Jacotot was born at Dijon, of humble parentage, in 1770. Even as a boy he showed his preference for 'self-teaching.' We are told that he rejoiced greatly in the acquisition of all kinds of knowledge that could be gained by his own efforts, while he steadily resisted what was imposed on him by authority. He, however, was early distinguished by his acquirements, and at the age of twenty-five was appointed sub-director of the Polytechnic school. Some years afterwards he became Professor of the Method of Sciences' at Dijon, and it was here that his method of instruction first attracted attention. Instead of pouring forth a flood of information on the subject under attention from his own ample stores-explaining everything, and thus too frequently superseding in a great degree the pupil's own investigation of it-Jacotot, after a simple statement of the subject, with its leading divisions, boldly started it as a quarry for the class to hunt down, and invited every member to take part in the chase.** All were free to ask questions, to raise objections, to suggest answers.

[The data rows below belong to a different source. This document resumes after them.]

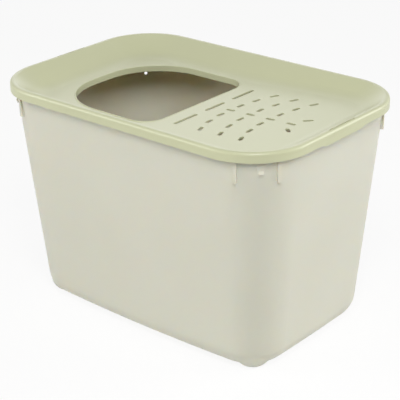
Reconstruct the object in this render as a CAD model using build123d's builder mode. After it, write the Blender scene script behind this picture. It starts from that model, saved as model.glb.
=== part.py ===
"""Top entry litter box: a deep tapered tub and a lift-off lid with a large entry opening.

Millimetres, +Z up. The origin is on the floor under the middle of the box. +X runs along the box
towards the slotted end of the lid, and -Y is one of the two long sides.
"""

import os
from math import cos, radians, sin, tan

from build123d import *

os.makedirs("parts", exist_ok=True)

# ---------------------------------------------------------------- overall size
length = 585.0  # over the lid's skirt, along X
width = 390.0  # over the lid's skirt, along Y
height = 393.0  # from the feet to the crest of the lid
corner = 100.0  # plan radius of the lid's corners

# ---------------------------------------------------------------- lid: skirt and crest
lid_wall = 2.4
skirt_depth = 16.2
crest_land = 8.5  # from the skirt's outer face to where the tray starts to fall
crest_round = 5.0
crest_inner_round = 6.0

# ---------------------------------------------------------------- lid: tray
tray_fall = 29.3  # from the crest to the level floor round the entry
tray_slope = 33.7  # fall of the tray's sides, in degrees from level
tray_blend = 46.0  # radius between the tray's sides and its floor
ramp_slope = 2.2  # fall of the slotted floor towards the entry, in degrees
ramp_blend = 700.0  # radius between the level floor and the slotted floor

# ---------------------------------------------------------------- lid: entry opening
entry_left = -212.0
entry_right = 9.0
entry_width = 251.0
entry_left_corner = 104.0
entry_right_corner = 36.5
collar_wall = 2.6
collar_depth = 11.0  # from the bead on top to the collar's lower edge
collar_bead = 0.9  # how far the bead stands above the floor
collar_bead_round = 1.0
collar_lip_round = 0.8  # on the collar's lower edge

# ---------------------------------------------------------------- lid: litter slots
slot_width = 6.8
short_slot = 17.5
long_slot = 55.0
middle_long_slot = 48.0
long_slot_x = 40.5
long_slot_pitch = 72.6
first_row = 73.0
row_pitch = 40.0
row_count = 3
# one side of a row: distance from the middle, step away from the entry, turn from the X axis
row_stations = ((0.0, 0.0, 0.0), (25.6, 0.0, 90.0), (60.0, 5.4, 83.0), (94.0, 16.3, 68.0))
end_row_stations = ((0.0, 0.0, 0.0), (26.2, 13.5, 42.0))

# ---------------------------------------------------------------- lid: latch tabs
slit_length = 66.0
slit_width = 2.2
slit_inset = 5.4  # from the skirt's outer face to the middle of the slit
tab_width = 92.0
tab_drop = 3.4  # how much deeper the skirt is at a latch tab
tab_lead = 12.0  # length of the sloped step at each end of a tab
catch_length = 52.0
catch_height = 2.4
catch_proud = 0.6
catch_gap = 0.4  # between the rim flange and the catch under it

# ---------------------------------------------------------------- tub: walls and floor
overhang = 8.75  # lid beyond the tub's wall, all round
tub_corner = 92.0
tub_wall = 2.6
side_draft = 27.75  # how much further in a long wall is at the floor than at the rim
end_draft = 34.9
side_bow = 10.0  # how far the middle of a long wall bows out at the floor, from its corners
end_bow = 3.5
rim_bow = 0.8  # the same for all four walls at the rim
base_corner = 68.0
base_round = 41.0
floor_wall = 3.0
foot_height = 2.8

# ---------------------------------------------------------------- tub: rim
rim_gap = 0.8  # between the rim and the inside of the skirt
flange_drop = 6.0  # from the lid's seat to the top of the flange
flange_wall = 3.0
seat_width = 3.0  # wall of the upstand that carries the lid
seat_gap_margin = 4.5  # of the gap in the upstand, beyond each end of the slit above it

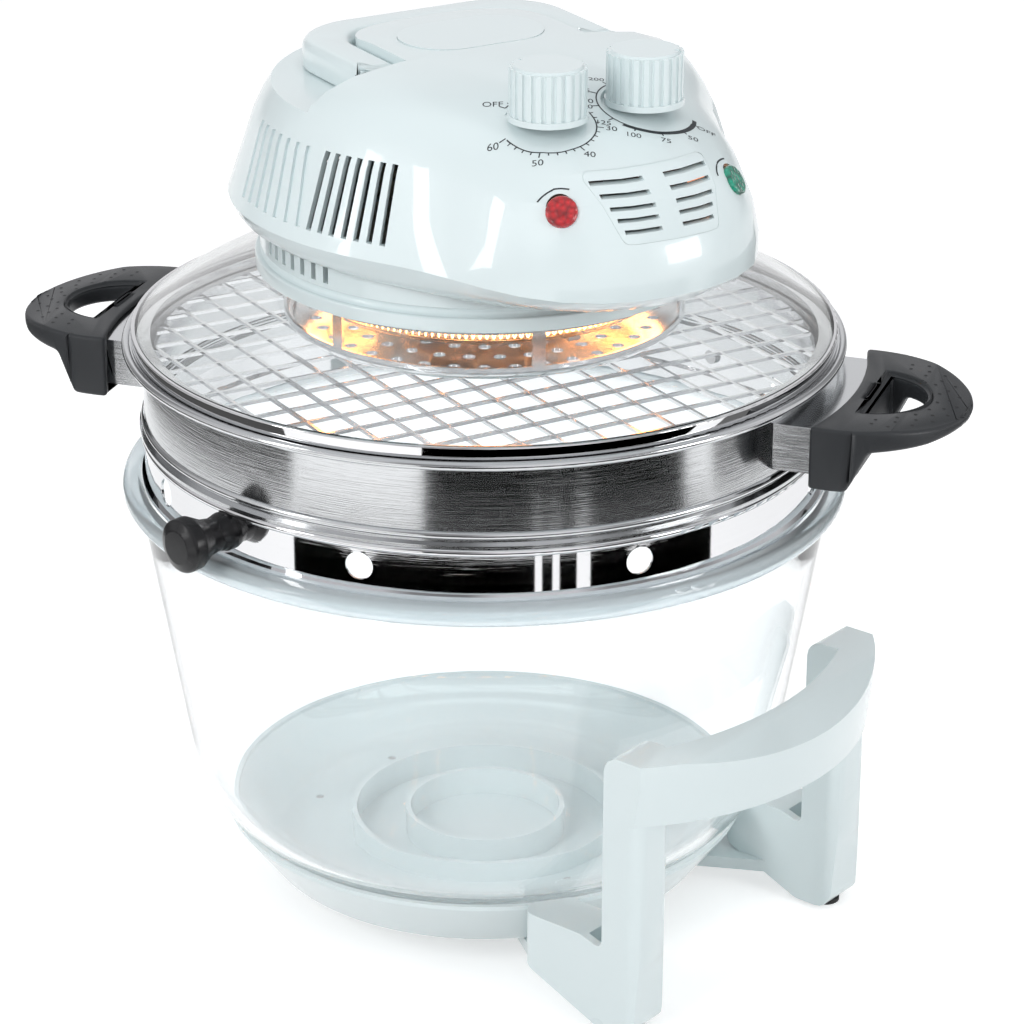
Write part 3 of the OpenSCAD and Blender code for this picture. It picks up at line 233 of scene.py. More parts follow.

The Professor himself did little more than by leading questions put them on the right scent. He was afterwards Professor of Ancient and Oriental Languages, of Mathematics, and of Roman Law; and he pursued the same method, we are told, with uniform success. Being compelled to leave France as an enemy of the Bourbons, he was appointed, in 1818,

There is a singular coincidence even in metaphor between Mr. Payne's account of Jacotot's mode of instructing this class and Mr. Wilson's directions for teaching science. (Essays on a Liberal Education.)